Demikian pula sebaliknya, ketika di Mekah hilal terlihat lebih awal dari pada negara lain, sehingga tanggal 9 di Mekah, posisinya tanggal 8 di negara tersebut, maka penduduk negara itu melakukan puasa tanggal 9 menurut kalender setempat, yang bertepatan dengan tanggal 10 di Mekah. Inilah pendapat yang kuat. Karena Nabi Shallallahu ‘alaihi wa sallam bersabda,

ﺇﺫﺍ ﺭﺃﻳﺘﻤﻮﻩ ﻓﺼﻮﻣﻮﺍ ﻭﺇﺫﺍ ﺭﺃﻳﺘﻤﻮﻩ ﻓﺄﻓﻄﺮﻭﺍ

"Apabila kalian melihat hilal, lakukanlah puasa dan apabila melihat hilal lagi, (hari raya), jangan puasa.""

Intinya permasalahan ini adalah permasalahan khilafiyah. Meskipun kami lebih condong kepada pendapat kedua -yaitu setiap negeri menyesuaikan 9 dzulhijjah berdasarkan kalender masing-masing negeri-, tetapi kami menyadari ada juga pendapat pertama yang tentu juga punya argumen kuat.

Permasalahan seperti ini sangatlah tidak pantas untuk dijadikan ajang untuk saling memaksakan pendapat, apalagi menuding dengan tuduhan kesalahan manhaj atau kesalahan aqidah dan sebagainya. 

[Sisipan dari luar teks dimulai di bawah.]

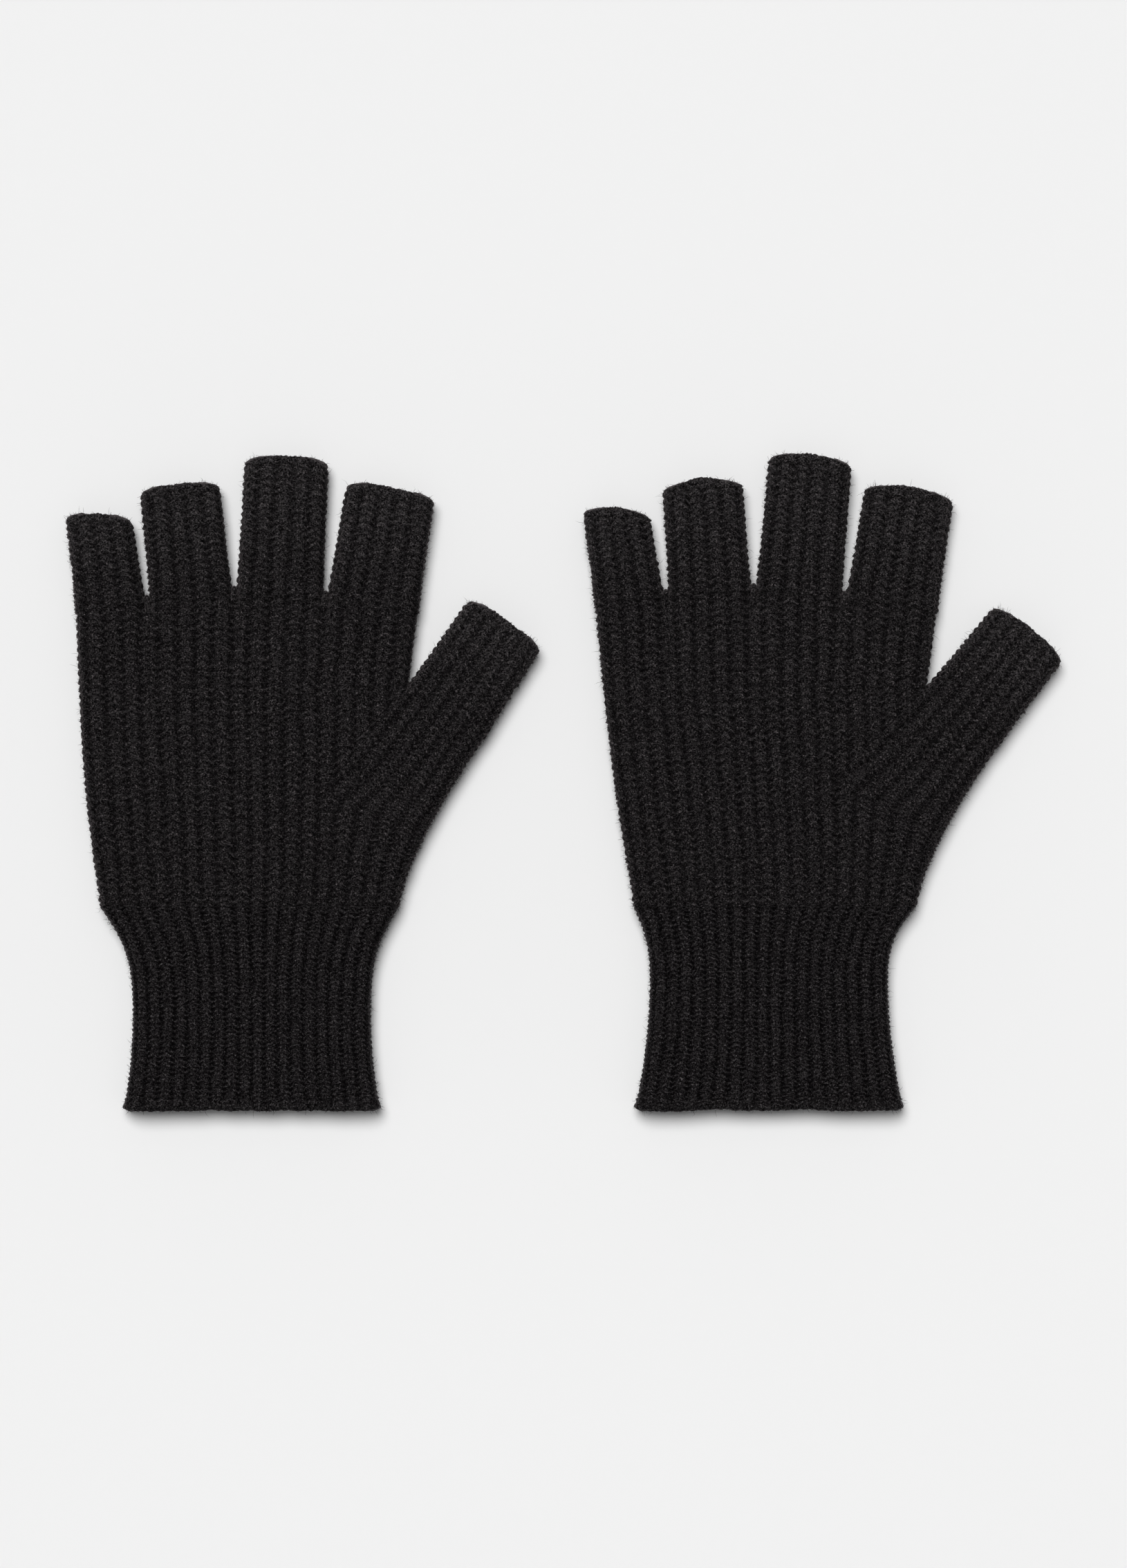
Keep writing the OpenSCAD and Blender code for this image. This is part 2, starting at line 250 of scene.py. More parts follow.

Semoga Allah mempersatukan kita di atas ukhuwwah Islamiyah yang selalu berusaha untuk dikoyak oleh syaitan dan para pengikutnya. Kita harus mempunyai sikap lapang dada dalam perbedaan. Wallahu a’lam bish shawab.